We sit down, order some drinks – I have to restate the no-beer-during-workhours policy but I lose the no-bottle-caps-on-the-floor battle. We order meat on sticks and are treated to some Congolese classic tunes, which apparently everyone knows exactly how to dance to, because that’s what half the bar is doing. There is a guy dancing, Capri-cut Dickies denim, olive t-shirt. Very nice movements, short, round but lanky, too.  All of a sudden, he stops boppin’ and runs over to the grill to berate the hapless worker stationed there. I’m not really following the action. Then the dancer picks up the tongs and starts flipping around hunks of meat. Uh oh. Oh my god, he’s the cook! Except, he’s also the resident dancer! But, of course, he’s not stopping either task for the other.

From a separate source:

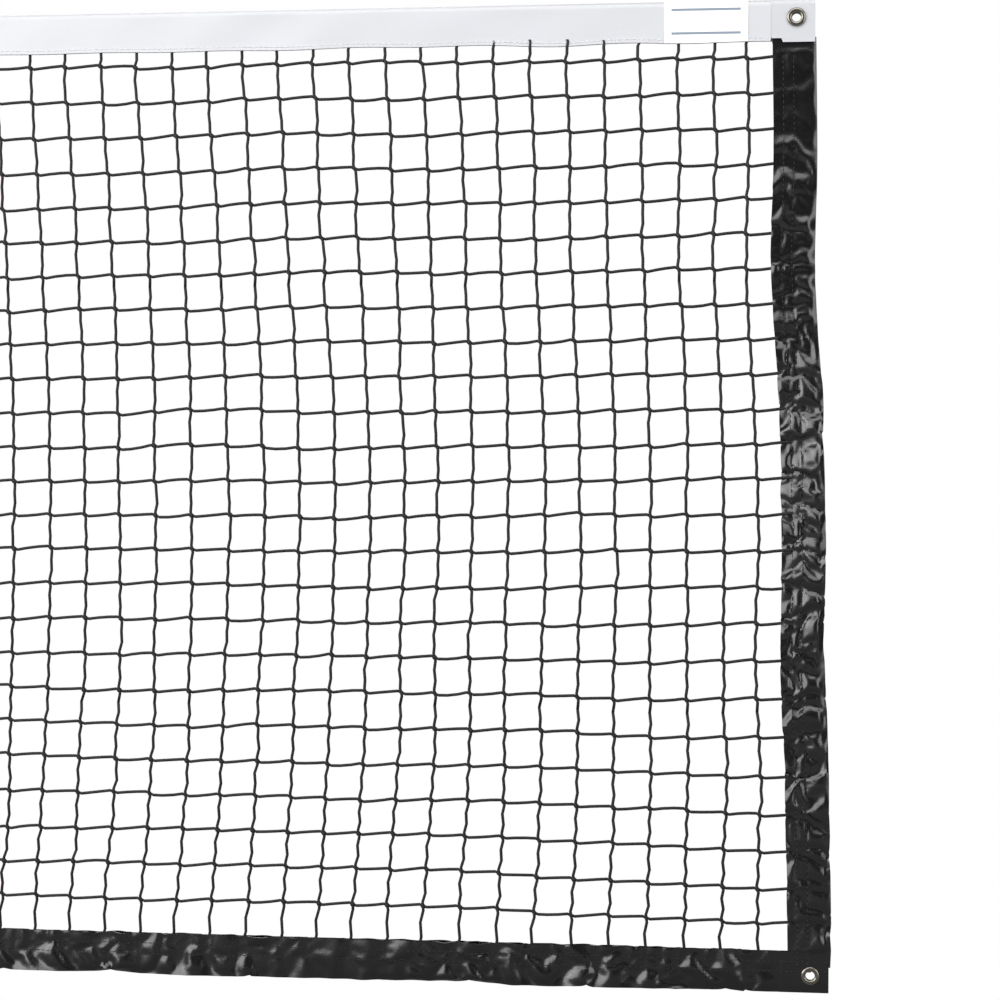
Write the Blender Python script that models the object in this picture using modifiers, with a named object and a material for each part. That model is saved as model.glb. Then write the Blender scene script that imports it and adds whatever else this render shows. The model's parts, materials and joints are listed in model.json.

There are many moments when I can see a disaster gathering with the speed of a drunken pig. This is one of them. Maybe I’ve had practice, but I see these moments very clearly now and yet I know I have no possibility of getting out of the way. As I’m typing this, my stomach is a lead-brick on coke. It’s rumbling and tumbling, with intent. Did I not see this coming when I speared the first of four or five pinkish meats that also managed to be incinerated black on the outside, while happily watching the dancing cook. There was a piece that was so unchewable, I had to pause and prepare myself mentally to not choke. Like a pissed off hippo, It did not go down easy.

It’s been about 15 minutes since I’ve managed to pull myself into a sitting position to type this. This is not the first time that I’ve been struck down by mega-sunstroke and a stomachache in Uvira. Somehow, in the span of 20 km, Uvira manages to be about four times hotter than Bujumbura. It’s really just the other side of the lake, but we’re a world away here.